For the moment, I'm more or less untouched. So far as I know, I still have money in the bank - and it's a small enough quantity to be, in theory, safeguarded by the government. In theory I can still look forward to a pension. What will really happen, if the crash is very bad, I don't know.
I keep looking back to prosperous times, only a few months ago, and for some reason I keep remember the lesson the children were taught in Charles Dickens' Hard Times which is, among other things, a critique of political economy. Mr M'Choakumchild, the schoolmaster, is trying to teach a class of children what prosperity is. Most of the children learn their lesson but girl number 20, Sissy Jupe fails to get the point. Asked if a country with "fifty millions of money" is a prosperous nation, she can only reply, "I couldn’t know whether it was a prosperous nation or not, and whether I was in a thriving state or not, unless I knew who had got the money, and whether any of it was mine." Mr M'Choakumchild persists, urging Sissy to imagine the schoolroom an immense town "and in it there are a million of inhabitants, and only five-and-twenty are starved to death in the streets, in the course of a year.

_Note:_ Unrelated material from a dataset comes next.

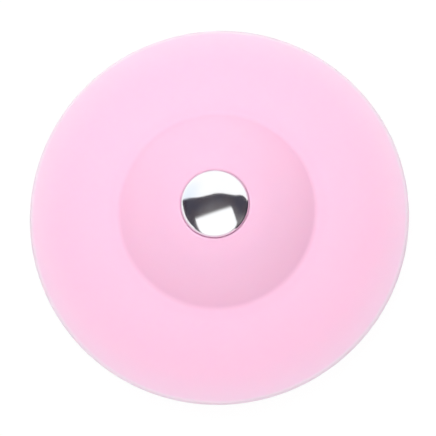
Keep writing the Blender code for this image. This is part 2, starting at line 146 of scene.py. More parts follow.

What is your remark on that proportion?" Sissy responds, "I thought it must be just as hard upon those who were starved, whether the others were a million, or a million million." But that, she is told, is the wrong answer. What matters is the prosperity of the nation as a whole and not who has the money or whether some people starve.
Our prosperous country hasn't just ignored the suffering of the poor in recent years. Mockery of the poor has become widespread while wealth, however acquired, has been a passport to fame and respect. Now it looks as though we're headed into the storm.